31. In our opinion, such facts and evidence in the departmental as well as criminal proceedings were the same without there being any iota of difference, the appellant should succeed. The distinction which is usually proved between the departmental and 8 criminal proceedings on the basis of the approach and burden of proof would not be applicable in the instant case. Though the finding recorded in the domestic enquiry was found to be valid by the courts below, when there was an honourable acquittal of the employee during the pendency of the proceedings challenging the dismissal, the same requires to be taken note of and the decision in Paul Anthony case will apply. We, therefore, hold that the appeal filed by the appellant deserves to be allowed.
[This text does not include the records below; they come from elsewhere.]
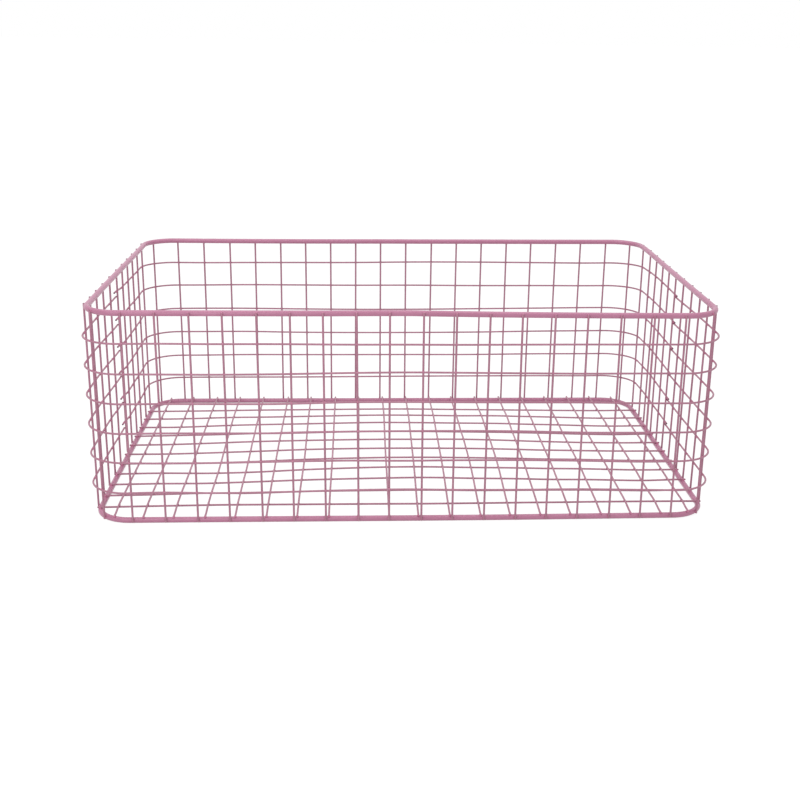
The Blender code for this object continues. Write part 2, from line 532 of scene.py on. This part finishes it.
@dataclass
class Rims(SubAssembly):
    """The two closed rods, one along the top edge and one that the basket stands on."""

    sides: int = 28
    # How far up the rods stray, in millimetres, at stations in X along the long walls.
    stations: tuple[float, ...] = (-0.246, -0.149, -0.07, 0.0, 0.02, 0.08, 0.16, 0.246)
    top_front: tuple[float, ...] = (0.4, 0.3, 0.3, 0.6, 0.3, -0.5, -1.1, -1.2)
    top_rear: tuple[float, ...] = (-0.2, -0.4, -0.3, 0.0, 0.0, 0.2, 0.4, 0.7)
    bottom_front: tuple[float, ...] = (-0.2, -0.2, -0.3, -0.4, -0.4, -0.3, 0.1, 0.5)
    # At stations in Y, the side walls lean to the left or right, and the top rim rises on the right.
    side_stations: tuple[float, ...] = (-0.150, -0.060, 0.030, 0.110, 0.150)
    left_lean: tuple[float, ...] = (0.0, -0.2, 0.2, 0.6, 0.2)
    right_lean: tuple[float, ...] = (-0.2, 0.0, 0.3, 0.7, 0.1)
    right_rise: tuple[float, ...] = (0.1, 0.3, 0.6, 1.0, 0.2)

    def build(self) -> None:
        """Make both rims."""
        self.add_rim("top_rim", self.stock.high_rim)
        self.add_rim("bottom_rim", self.stock.low_rim)

    def stray(self, point: Vector) -> Vector:
        """How far the rods, and what is welded to them, stray at a point.

        Args:
            point: A place on the basket.

        Returns:
            The stray, which passes from rim to rim and from wall to wall.
        """
        rise = min(max(point.z / self.stock.height, 0.0), 1.0)
        depth = min(max(0.5 + point.y / (2 * self.outline.half_depth), 0.0), 1.0)
        top_front, top_rear = (Drift(self.stations, run).at(point.x) for run in (self.top_front, self.top_rear))
        bottom_front = Drift(self.stations, self.bottom_front).at(point.x)
        top = top_front + (top_rear - top_front) * depth
        if point.x > 0:
            top += Drift(self.side_stations, self.right_rise).at(point.y) * self.side_share(point)
        return UP * (top * rise + bottom_front * (1 - depth) * (1 - rise)) + self.lean(point)

    def side_share(self, point: Vector) -> float:
        """How far a point is on its way round a corner to the side wall, from 0 to 1."""
        shape = self.outline
        return min(max((abs(point.x) - shape.corner_x) / shape.radius, 0.0), 1.0)

    def lean(self, point: Vector) -> Vector:
        """How far the side walls lean to the left or right at a point.

        Args:
            point: A place on the basket.

        Returns:
            The stray along X, which fades out round the corners.
        """
        leans = self.left_lean if point.x < 0 else self.right_lean
        return RIGHT * Drift(self.side_stations, leans).at(point.y) * self.side_share(point)

    def add_rim(self, node: str, height: float) -> None:
        """Bend one closed rod, started at the middle of the right side wall.

        Args:
            node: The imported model's node that it stands for.
            height: Height of its centre line.
        """
        shape = self.outline
        rod = WireBender(self.stock.rod, self.sides, RIGHT * shape.half_length + UP * height, REAR)
        rod.feed(shape.corner_y)
        for straight in (2 * shape.corner_x, 2 * shape.corner_y, 2 * shape.corner_x, shape.corner_y):
            rod.turn(shape.radius)
            rod.feed(straight)
        rod.join_ends()
        for vert in rod.mesh.verts:
            vert.co += self.stray(vert.co)
        self.dress("coated_" + node, rod.mesh, (self.finishes.rod_material,), (node,))


@dataclass(frozen=True)
class Post:
    """One upright: where it stands on the rims and how its ends stray along them."""

    name: str
    node: str
    foot: Vector
    out: Vector
    bottom_mm: float
    top_mm: float
    shade_painted_ends: bool


@dataclass
class Uprights(SubAssembly):
    """The upright wires, welded to the outer side of both rims."""

    rims: Rims
    sides: int = 12
    long_wall_reach: float = 0.2159
    side_wall_reach: float = 0.1270
    # How far the ends stay inside the basket's height, at the bottom and at the top of the long and side walls.
    bottom_setback: float = 0.0013
    top_setback: float = 0.0009
    side_setback: float = 0.0013
    # What the ends stray, in millimetres: along X on the long walls, from the left.
    front_top: tuple[float, ...] = (
        0.2, 0.0, 0.4, -0.1, 0.3, 0.2, -0.3, -0.1, -0.2, 0.3, 0.2, 0.4, -0.2, -0.2, -0.4, -0.1, 0.5, -0.4,
    )
    front_bottom: tuple[float, ...] = (
        0.4, 0.9, 0.9, 0.7, 1.2, 0.5, 0.5, 1.2, 0.1, 0.6, 0.0, 0.2, 0.2, -0.3, -0.5, 0.2, 0.1, -0.1,
    )
    rear_top: tuple[float, ...] = (
        -0.8, -0.4, 0.2, 0.1, 0.2, -0.2, -0.4, -0.5, -0.8, -0.7, -0.1, -0.1, -0.1, 0.1, -0.2, 0.0, 0.1, 0.7,
    )
    rear_bottom: tuple[float, ...] = (
        -0.9, -0.7, 0.2, -0.6, -0.4, -0.2, -0.8, -1.1, -0.9, -0.3, -0.5, -0.4, -0.2, 0.2, -0.1, -0.3, -0.3, 0.3,
    )
    # Along Y on the side walls, from the front.
    left_top: tuple[float, ...] = (1.4, -1.3, -3.0, -2.5, 0.3, 4.5, 4.5, 4.0, 3.0, 2.6, 4.5)
    left_bottom: tuple[float, ...] = (3.0, 0.5, -2.0, -2.0, -2.1, 4.5, 1.7, 2.1, 0.9, 1.8, 3.0)
    right_top: tuple[float, ...] = (3.0, -0.3, -1.5, -1.8, 0.3, 1.4, 0.7, -1.0, -1.6, -1.0, 3.0)
    right_bottom: tuple[float, ...] = (3.0, 4.2, 3.6, 1.4, 4.5, 4.2, 1.1, -0.5, 4.0, -0.6, 3.0)
    # Along the bend at the corners, towards +X.
    corners: dict[str, tuple[float, float]] = field(
        default_factory=lambda: {
            "front_left": (1.2, 0.4),
            "front_right": (-0.6, -0.3),
            "rear_left": (0.4, 0.5),
            "rear_right": (-1.0, -0.7),
        }
    )

    def __post_init__(self) -> None:
        """Settle where every upright stands."""
        self.posts: list[Post] = []
        shape = self.outline
        for wall, bottoms, tops in (
            (Wall.FRONT, self.front_bottom, self.front_top),
            (Wall.REAR, self.rear_bottom, self.rear_top),
        ):
            places = spread(len(tops), -self.long_wall_reach, self.long_wall_reach)
            for number, (x, bottom, top) in enumerate(zip(places, bottoms, tops), 1):
                name = f"coated_{wall.value}_upright_{number}"
                foot = RIGHT * x + wall.side * shape.half_depth
                self.posts.append(Post(name, f"{wall.value}_uprights_and_hoop_3", foot, wall.side, bottom, top, False))
        for end, bottoms, tops in (
            (End.LEFT, self.left_bottom, self.left_top),
            (End.RIGHT, self.right_bottom, self.right_top),
        ):
            places = spread(len(tops), -self.side_wall_reach, self.side_wall_reach)
            for number, (y, bottom, top) in enumerate(zip(places, bottoms, tops), 1):
                node = f"{end.value}_upright_{number}"
                foot = RIGHT * end.sign * shape.half_length + REAR * y
                self.posts.append(Post("coated_" + node, node, foot, RIGHT * end.sign, bottom, top, True))
        for wall in Wall:
            for end in End:
                corner = f"{wall.value}_{end.value}"
                out = (RIGHT * end.sign + wall.side).normalized()
                centre = RIGHT * end.sign * shape.corner_x + wall.side * shape.corner_y
                node = corner + "_corner_upright"
                bottom, top = self.corners[corner]
                self.posts.append(Post("coated_" + node, node, centre + out * shape.radius, out, bottom, top, True))

    def build(self) -> None:
        """Make the uprights of all walls and corners."""
        for post in self.posts:
            setback = self.side_setback if post.shade_painted_ends else self.top_setback
            start = post.foot + post.out * self.stock.upright_offset + UP * self.bottom_setback
            wire = WireBender(self.stock.upright, self.sides, start, UP, FRONT)
            wire.feed(self.stock.height - self.bottom_setback - setback)
            self.dress_wire(post.name, wire, post.node, lambda point: self.stray(post, point), post.shade_painted_ends)

    def stray(self, post: Post, point: Vector) -> Vector:
        """How far one upright strays at a point of it.

        Args:
            post: The upright.
            point: The point.

        Returns:
            The stray along the wall, and with the rims.
        """
        out = post.out
        along = Vector((abs(out.y), -out.x * math.copysign(1.0, out.y), 0.0)) if out.y else REAR
        share = point.z / self.stock.height
        return along * (post.bottom_mm + (post.top_mm - post.bottom_mm) * share) * MM + self.rims.stray(point)


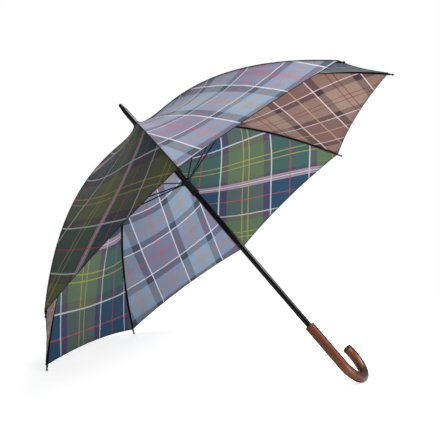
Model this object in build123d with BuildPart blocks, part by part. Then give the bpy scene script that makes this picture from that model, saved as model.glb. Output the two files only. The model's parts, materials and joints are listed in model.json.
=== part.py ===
from build123d import *
import os
from math import cos, exp, radians, sin

# Stick umbrella, open and upright: eight ribs on a straight steel stick with a wooden crook.
# All sizes are in millimetres. The origin is on the stick's axis, level with the lowest point
# of the crook, and +Z points to the ferrule. Rib 0 points along -Y, and the others follow
# clockwise seen from above.

# canopy and ribs
rib_count = 8
rib_step = 360 / rib_count
rim_radius = 545.0
rim_height = 515.0
crown_share = 0.545  # height of the ribs' top over the rim, as a share of rim_radius
fall_share = 0.13  # straight part of the ribs' fall
fall_power = 2.28  # how late the ribs turn down
peak_share = 0.053  # extra height of the fabric's peak round the stick
peak_width = 0.055
fabric_thickness = 0.5
fabric_lift = 2.7  # underside of the fabric above the rib's middle line
fabric_start = 7.8
seam_gap = 0.4  # half of the space between two neighbouring panels
hem_rise = 14.0  # how far the middle of a hem is cut back up its panel

# stick
stick_radius = 7.0
stick_wall = 0.8
slip = 0.05
socket_depth = 60.0
slot_width = 3.6
slot_end = 0.6

# crook
grip_radius = 12.0
crook_radius = 55.0
crook_overturn = 22.0
crook_azimuth = 71.0
handle_top = 182.0
bend_height = crook_radius + grip_radius

# notch and rib roots
hinge_radius = 9.0
notch_radius = 12.5
notch_below = 4.2
notch_above = 5.2
notch_bevel = 0.8
notch_chamfer = 1.5
collar_radius = 8.0
collar_length = 5.0
root_slot = 2.6
root_slot_floor = 7.35
wire_radius = 0.5
eye_hole = 0.65
eye_radius = 1.55
eye_thickness = 2.0

# rib section, an open channel
rib_start = 14.5
rib_width = 3.6
rib_depth = 3.2
rib_wall = 0.6
tip_overhang = 11.0
tip_radius = 2.4
bead_radius = 2.9
tip_socket = 6.0

# stretchers and runner
joint_share = 0.46
joint_drop = 5.0
runner_share = 0.232
pivot_radius = 11.0
stretcher_radius = 1.6
stretcher_eye = 2.0
stretcher_setback = 1.4  # from a pivot to the start of the round bar
clip_length = 12.0
clip_wall = 0.6
clip_roof = 0.4
clip_skirt = 1.8  # length of the clip's cheeks below the rivet
rivet_radius = 0.6
runner_clearance = 0.15
barrel_radius = 8.85
crown_radius = 13.5
crown_height = 9.2
runner_length = 40.4  # from the pivots to the lower edge
runner_flare = 10.6
runner_slot_floor = 8.9
slot_room = 0.3
runner_travel = 330.0
window_length = 16.0
window_width = 4.2
window_drop = 27.0  # from the pivots to the window's lower edge
pin_radius = 0.8
pin_reach = 1.6

# catches
catch_width = 3.0
catch_reach = 8.9
catch_length = 34.0
catch_inner = 3.2
catch_outer = 4.6
catch_land = 2.5
catch_slope = 16.0
catch_gap = 0.4
catch_azimuth = 90 + rib_step / 2

# ferrule
cap_radius = 8.8
cap_height = 3.6
cap_slope = 0.7
spike_radius = 7.2
spike_tip_radius = 5.1
spike_length = 71.0
sleeve_length = 9.0
plug_length = 24.0
root_length = 42.0

# tie band
band_rib = 6
band_width = 20.0
band_from = 0.50
band_to = 0.80
band_thickness = 1.2
band_lift = 4.2
snap_radius = 6.0
snap_thickness = 1.6
snap_rounding = 0.8
snap_inset = 14.0


def azimuth(number):
    """Direction of a rib, in degrees from +X."""
    return -90 - rib_step * number


def outward(angle):
    """Unit vector that points away from the stick."""
    return Vector(cos(radians(angle)), sin(radians(angle)), 0)


def sideways(angle):
    """Unit vector across a rib, square to outward and to +Z."""
    return Vector(-sin(radians(angle)), cos(radians(angle)), 0)


def upright_plane(angle, shift=0.0):
    """Plane of a rib: its X points outward, its Y up. shift moves it sideways."""
    return Plane(
        origin=sideways(angle) * shift, x_dir=outward(angle), z_dir=-sideways(angle)
    )


def rib_height(radius):
    """Height of a rib's middle line at a distance from the stick."""
    share = radius / rim_radius
    fall = fall_share * share + (crown_share - fall_share) * share**fall_power
    return rim_height + rim_radius * (crown_share - fall)


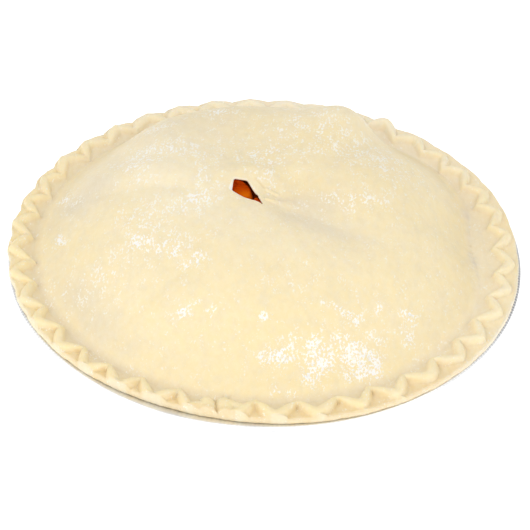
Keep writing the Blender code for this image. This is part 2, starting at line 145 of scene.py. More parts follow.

9. In "Capt. M.Paul Anthony Vs. Bharat Gold Mines Ltd. and another" reported in (1999) 3 SCC 679, the Hon'ble Supreme Court has held that, if the evidence brought during the departmental enquiry and the criminal case are identical, on acquittal from the criminal charges, the employee is entitled for exoneration in the departmental proceeding. In the present case, I find that the witnesses who were examined during the departmental proceeding were also examined in the criminal case and since the criminal case against the petitioner has failed, I am of the view that the order passed in the departmental enquiry dismissing the petitioner from service, is liable to be interfered with and accordingly, the orders dated 05.04.2002 and 09.09.2008 are hereby quashed.

10. The writ petition is allowed in the aforesaid terms.

(Shree Chandrashekhar, J.) Jharkhand High Court, Ranchi Dated 16/01/ 2014 Satyarthi/ A.F.R.